Building a relationship is based on the formation of a bond. This bond is the psychological, emotional, economic, or physical attachment that binds parties together. The strength of this bond can determine a customers’ commitment and loyalty to a brand.
Some customers will only bond with the company based on price. The first level of relationship marketing relies primarily on pricing incentives to secure customers’ loyalty where business bond with customers on the promise to save money. Service providers often reward loyal customers with special price offers. This advantage is unsustainable, and customer bond based on price will never foster true loyalty.
Practising higher levels of relationship marketing gives greater potential for sustained competitive advantage. Level two is a social bond, and level three is a structural bond. Structural bonds provide solutions to important customer problems, as discussed by Berry (1995): “When relationship marketers can offer to target customers value-adding benefits that are difficult or expensive for customers to provide and that are not readily available elsewhere, they create a strong foundation for maintaining and enhancing relationships.”
Targeting Profitable Customers
Certain customers will be more profitable to a business than others. Some are loyalty-prone if they receive good service, happy to use one brand or business. Whereas other customers are deal prone, always on the lookout for alternative and discount offers.
These types of customers are stayers and switches. Stayers have the possibility of lifetime value, as their motivation is to reduce their available choices and repeatedly use certain suppliers to simplify the process, and it reduces the perceived risks of consumption. Switchers do not exhibit loyalty and have a repertoire of brands from which they regularly choose. Having systems to recognize these characteristics of customers is important to help us target customers who are more likely to stay.
Customer satisfaction
Customer satisfaction is one of the most important criteria for customer loyalty. When satisfaction levels are high, the potential for loyalty is high; when satisfaction is low, there is a very low chance of retaining customers. Satisfaction is a popular measurement that marketers use to determine how happy customers are with their company’s services and or products.
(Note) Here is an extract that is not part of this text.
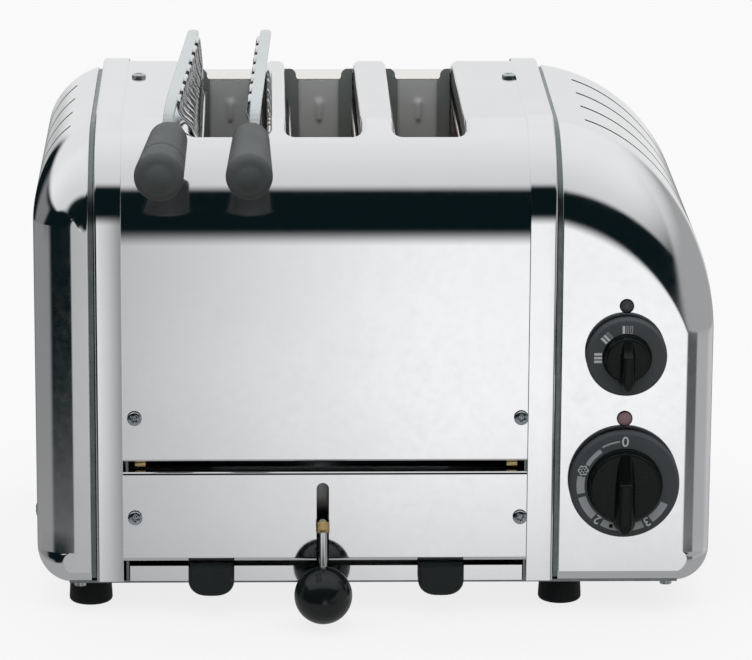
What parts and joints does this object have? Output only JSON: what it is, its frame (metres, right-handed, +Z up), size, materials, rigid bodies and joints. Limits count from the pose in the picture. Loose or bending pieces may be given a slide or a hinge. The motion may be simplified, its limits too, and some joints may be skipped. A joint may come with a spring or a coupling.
{
  "type": "toaster",
  "caption": "Polished steel toaster with curved cast ends, toast slots from front to back, a ball lever, two black knobs and a sandwich cage in the left slot",
  "frame": {"origin": "on the table, under the middle of the whole outline with the cage's grips", "axes": "+X to the right along the width, towards the knobs; +Y from the front to the back; +Z up"},
  "size_m": [0.3138, 0.3003, 0.2363],
  "materials": {
    "polished_casting": "mirror-polished aluminium casting",
    "polished_steel": "mirror-polished stainless sheet",
    "frame_steel": "plain rolled steel sheet",
    "wire_steel": "bright plated wire and strip",
    "screw_steel": "nickel-plated steel",
    "brass_parts": "turned brass",
    "black_rubber": "matt black rubber",
    "black_plastic": "satin black moulded plastic",
    "gloss_black": "glossy black ball",
    "pink_lens": "faded red lens",
    "dark_lens": "dark smoked lens",
    "mica": "mica card with heating wire"
  },
  "bodies": {
    "chassis": {"right_end_casting": "polished_casting", "left_end_casting": "polished_casting", "right_band": "polished_steel", "left_band": "polished_steel", "top_cover": "polished_steel", "front_lower_panel": "polished_steel", "left_frame_plate": "frame_steel", "right_frame_plate": "frame_steel", "front_inner_plate": "frame_steel", "rear_inner_plate": "frame_steel", "base_plate": "frame_steel", "feet": "black_rubber", "foot_screws": "screw_steel", "base_screws": "screw_steel", "side_screws": "screw_steel", "panel_screws": "screw_steel", "top_screws": "screw_steel", "guide_rods": "screw_steel", "bread_guards": "wire_steel", "timer_unit": "black_plastic", "selector_switch": "black_plastic", "lower_lamp": "pink_lens", "upper_lamp": "dark_lens", "cord_inlet": "black_plastic", "terminal_block": "black_plastic", "heating_element_1": "mica", "heating_element_2": "mica", "heating_element_3": "mica", "heating_element_4": "mica"},
    "carriage": {"carriage_plate": "frame_steel", "lift_bushes": "brass_parts", "bread_racks": "frame_steel", "lever_bar": "screw_steel", "lever_stem": "screw_steel", "lever_ferrule": "brass_parts", "lever_ball": "gloss_black"},
    "cage": {"cage_left_half": "wire_steel", "cage_right_half": "wire_steel", "cage_left_grip": "black_plastic", "cage_right_grip": "black_plastic", "cage_hinge_pins": "wire_steel"},
    "timer_dial": {"timer_knob": "black_plastic", "timer_shaft": "screw_steel"},
    "selector_dial": {"selector_knob": "black_plastic", "selector_shaft": "screw_steel"},
    "tray": {"crumb_tray": "frame_steel", "tray_grips": "black_plastic"}
  },
  "joints": [
    {"name": "carriage_lift", "type": "slide", "parent": "chassis", "child": "carriage", "axis": [0, 0, 1], "range_m": [0, 0.017]},
    {"name": "cage_lift", "type": "slide", "parent": "carriage", "child": "cage", "axis": [0, 0, 1], "range_m": [0, 0.14]},
    {"name": "timer_turn", "type": "hinge", "parent": "chassis", "child": "timer_dial", "pos_m": [0.114, -0.065, 0.0633], "axis": [0, 1, 0], "range_deg": [0, 245]},
    {"name": "selector_turn", "type": "hinge", "parent": "chassis", "child": "selector_dial", "pos_m": [0.114, -0.065, 0.1235], "axis": [0, 1, 0], "range_deg": [0, 90]},
    {"name": "crumb_tray_slide", "type": "slide", "parent": "chassis", "child": "tray", "axis": [0, -1, 0], "range_m": [0, 0.0035]}
  ]
}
Businesses can use research such as customer surveys to determine how happy their customers are and how to improve their experiences. Highly satisfied customers will also be far more likely to tell friends about your business. There is a correlation between higher satisfaction and positive word of mouth intent. The same also goes with loyalty — loyal customers are more likely to spread positive word-of-mouth and recommend your business to others.
Tools to enhance loyalty
The cost of replacing defected customers is significantly higher than the cost of retaining them. To enhance customer loyalty, there are several tools a business can use. I will discuss four options: Loyalty programs, benchmarking performance, CRM, and branding.
Loyalty programs
A popular strategy for maintaining customer loyalty is through loyalty programs. For example, a popular one is the coffee card at your local café, often getting the tenth coffee free. This strategy only tends to work if the frequency of consumption is high.
Loyalty programs provide financial and relationship rewards to customers, and there are two aims: · One is to increase sales revenues through increased purchase levels, and/or increasing the range of products consumed. · The second is a defensive aim, to build a closer bond between the brand and current customers, to maintain them in the current customer base.
Benchmarking performance
The second strategy to enhance customer loyalty is by benchmarking service quality. Improving service quality should increase customer loyalty. Relationship marketing and service improvement go hand in hand. Businesses should do everything they can to keep improving their customer experience. This service quality adds more value to the core product, which improves customer satisfaction, strengthening relationship bonds and increasing loyalty.
Benchmarking a level of performance you expect from your staff and/or systems helps ensure to keep the level of quality high.
Use customer surveys to analyse your services and take the results of your loyal customers. Use this as internal benchmarks for customers service quality. This means to set a minimum standard of service quality. Holding your business to a strict standard does not ensure every customer will return, but there will be an increase in loyalty. Furthermore, often dissatisfaction is because of a negative customer service experience rather than the product or service itself.
CRM — Customer Relationship Management
Advances in technology over the past thirty years has removed many of the barriers for businesses to maintain relationships with clients and customers. CRM is the managing of all your company’s relationships and interactions with customers and potential customers. Email database management for example enables businesses to regularly be in contact with customers. Because past experiences impact customer satisfaction, the quality of a CRM can mediate how customer satisfaction translates into loyalty. When customers perceive a higher quality of CRM, this strengthens relationships.
“CRM quality comprising of trust and commitment is crucial in building and maintaining long-term relationships and enhancing customer loyalty.” (Nyadzayo & Khajehzadeh, 2016)
Model of customer loyalty (Nyadzayo & Khajehzadeh, 2016)
Brand image
The fourth way to increase customer loyalty is through investing in your branding, and the image you portray in the minds of customers. Your brand can be a mediator of the link between satisfaction and loyalty. The more customers connect with your brand, the more they trust you. Research has shown (Nyadzayo & Khajehzadeh, 2016) that a stronger brand image can lead to a higher perceived CRM quality, enhancing loyalty. Just look at Apple around ten years ago!
A strong brand “increases customers’ trust of invisible products, while helping them to better understand and visualise what they are buying” (Berry, 2000).
That is it for another week and blog — I hope you enjoyed this week’s topic about customer loyalty and learnt something new that you can implement in your business.